See, modern Magic is basically dominated by creatures and planeswalkers. A few good Instants & Sorceries will creep in, but largely Magic is a creatures game now and those creatures are amazing. But this also means that creature control is really what matters now. If you can go anti-creature, you'll win.

It was this realization that brought me to another problem - how boring and lacking in strategy and versatility Magic has become. Now, Magic has gone through these phases before - the infamous Draw-Go strategies being among the most repetitive for a time - and I had often scoffed at those who said Magic was getting dumbed down and more boring.

But now I'm not so sure - because all the top 8 Standard decks look to operate basically the same. Sure the cards can be different, and there are a few variations, but all in all they share a lot of the same cards - and most run an incredibly high number of creatures. Now do a Google search for the decks to beat back in 2000, with the almost 12 different decks all with different styles and approaches. Some of those actually require you to play them a few times before you can really get your head wrapped around them.

Magic has certainly gotten a lot less diverse and in many ways a lot less interesting. Decks like Tinker and Trix were absolutely brilliant in their design and ingenuity. The Deck and Counterpost were defining strategies for how to control the board. But each of those was different, and while they shared similarities in ideas and maybe a few cards, they were interesting and diverse. Modern Magic just isn't that anymore.

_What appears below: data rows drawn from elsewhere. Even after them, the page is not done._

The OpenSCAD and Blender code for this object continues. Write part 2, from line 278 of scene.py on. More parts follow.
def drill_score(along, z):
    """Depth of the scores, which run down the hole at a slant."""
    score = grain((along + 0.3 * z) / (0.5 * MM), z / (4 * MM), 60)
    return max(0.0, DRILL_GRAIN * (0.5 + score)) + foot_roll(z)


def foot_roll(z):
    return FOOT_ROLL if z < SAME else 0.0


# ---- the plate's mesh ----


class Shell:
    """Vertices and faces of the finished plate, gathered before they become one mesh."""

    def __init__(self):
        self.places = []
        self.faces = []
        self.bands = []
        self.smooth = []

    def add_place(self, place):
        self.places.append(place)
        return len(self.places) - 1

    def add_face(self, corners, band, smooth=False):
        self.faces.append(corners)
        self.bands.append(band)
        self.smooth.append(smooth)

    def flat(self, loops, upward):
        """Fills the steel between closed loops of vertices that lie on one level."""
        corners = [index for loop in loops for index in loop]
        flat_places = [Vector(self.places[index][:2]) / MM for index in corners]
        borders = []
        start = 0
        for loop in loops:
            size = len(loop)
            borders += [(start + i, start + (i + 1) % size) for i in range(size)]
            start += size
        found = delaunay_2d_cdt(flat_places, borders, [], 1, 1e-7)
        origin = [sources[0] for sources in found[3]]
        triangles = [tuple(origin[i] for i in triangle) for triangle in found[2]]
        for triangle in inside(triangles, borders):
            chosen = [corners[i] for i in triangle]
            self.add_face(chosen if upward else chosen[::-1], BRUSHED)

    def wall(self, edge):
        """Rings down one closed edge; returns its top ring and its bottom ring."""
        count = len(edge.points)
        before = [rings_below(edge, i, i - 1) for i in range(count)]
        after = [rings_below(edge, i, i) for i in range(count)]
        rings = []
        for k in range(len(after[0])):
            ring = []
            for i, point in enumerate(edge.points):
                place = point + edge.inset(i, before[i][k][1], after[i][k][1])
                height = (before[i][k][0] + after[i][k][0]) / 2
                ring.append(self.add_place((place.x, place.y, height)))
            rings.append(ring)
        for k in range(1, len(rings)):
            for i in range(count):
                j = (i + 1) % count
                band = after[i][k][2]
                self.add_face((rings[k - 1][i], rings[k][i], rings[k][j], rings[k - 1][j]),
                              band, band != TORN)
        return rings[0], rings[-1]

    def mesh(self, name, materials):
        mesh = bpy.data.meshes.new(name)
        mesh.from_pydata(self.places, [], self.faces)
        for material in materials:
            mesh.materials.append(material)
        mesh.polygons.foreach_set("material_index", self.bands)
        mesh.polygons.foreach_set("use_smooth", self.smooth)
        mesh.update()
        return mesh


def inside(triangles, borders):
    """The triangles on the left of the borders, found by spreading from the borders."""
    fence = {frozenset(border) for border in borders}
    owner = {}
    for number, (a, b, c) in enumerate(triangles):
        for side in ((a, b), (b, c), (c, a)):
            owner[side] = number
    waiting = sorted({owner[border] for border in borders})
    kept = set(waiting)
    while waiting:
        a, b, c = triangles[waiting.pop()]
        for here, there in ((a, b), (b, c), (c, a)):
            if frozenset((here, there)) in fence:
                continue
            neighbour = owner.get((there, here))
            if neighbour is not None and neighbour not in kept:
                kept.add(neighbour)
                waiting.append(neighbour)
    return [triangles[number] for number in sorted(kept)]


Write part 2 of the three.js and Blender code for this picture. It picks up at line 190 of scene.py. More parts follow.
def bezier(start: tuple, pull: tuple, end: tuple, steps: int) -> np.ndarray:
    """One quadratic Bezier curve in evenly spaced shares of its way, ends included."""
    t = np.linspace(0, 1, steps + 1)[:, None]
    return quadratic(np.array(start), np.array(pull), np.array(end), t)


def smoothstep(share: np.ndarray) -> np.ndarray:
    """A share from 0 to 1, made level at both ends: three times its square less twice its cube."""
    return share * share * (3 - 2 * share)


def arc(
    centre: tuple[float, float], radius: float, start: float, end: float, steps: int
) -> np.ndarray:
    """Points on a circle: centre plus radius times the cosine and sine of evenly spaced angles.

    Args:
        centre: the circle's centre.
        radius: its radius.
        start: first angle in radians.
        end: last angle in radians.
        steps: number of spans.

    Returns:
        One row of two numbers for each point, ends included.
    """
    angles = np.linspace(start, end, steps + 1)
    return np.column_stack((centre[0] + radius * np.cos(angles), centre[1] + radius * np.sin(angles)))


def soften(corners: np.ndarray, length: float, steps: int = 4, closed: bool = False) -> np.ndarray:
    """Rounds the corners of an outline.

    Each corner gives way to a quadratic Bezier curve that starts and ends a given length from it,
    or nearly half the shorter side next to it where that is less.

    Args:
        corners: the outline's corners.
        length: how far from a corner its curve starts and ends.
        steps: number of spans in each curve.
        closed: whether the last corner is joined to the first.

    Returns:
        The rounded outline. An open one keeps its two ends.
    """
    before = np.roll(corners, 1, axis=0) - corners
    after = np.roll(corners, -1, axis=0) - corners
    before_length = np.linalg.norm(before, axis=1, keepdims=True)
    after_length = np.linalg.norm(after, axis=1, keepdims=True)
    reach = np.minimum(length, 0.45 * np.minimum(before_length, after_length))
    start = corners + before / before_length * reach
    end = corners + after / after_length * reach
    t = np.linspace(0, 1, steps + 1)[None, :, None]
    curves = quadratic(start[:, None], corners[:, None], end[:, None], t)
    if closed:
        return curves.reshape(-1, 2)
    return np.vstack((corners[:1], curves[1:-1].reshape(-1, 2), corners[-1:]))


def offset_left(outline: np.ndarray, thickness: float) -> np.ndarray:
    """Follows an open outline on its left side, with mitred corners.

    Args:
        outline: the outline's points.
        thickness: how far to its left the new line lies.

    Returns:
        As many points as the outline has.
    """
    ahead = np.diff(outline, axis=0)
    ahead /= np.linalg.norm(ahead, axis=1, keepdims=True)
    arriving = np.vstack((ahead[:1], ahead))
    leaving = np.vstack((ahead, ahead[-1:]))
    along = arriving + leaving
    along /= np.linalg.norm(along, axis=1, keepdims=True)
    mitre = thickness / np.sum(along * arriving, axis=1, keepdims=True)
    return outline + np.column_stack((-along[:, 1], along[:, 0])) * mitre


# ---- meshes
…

This is not say the old days were always great - Academy was terrible for the game, Draw-Go was dull to play against, and Storm.. The less said about Storm the better. But is it better to have a game with diverse strong strategies, or a game with the same tired over and over repetitive plays just with a different name?

So I guess I'll keep on playing like its 2004, since while its not perfect - its certainly a lot more fun.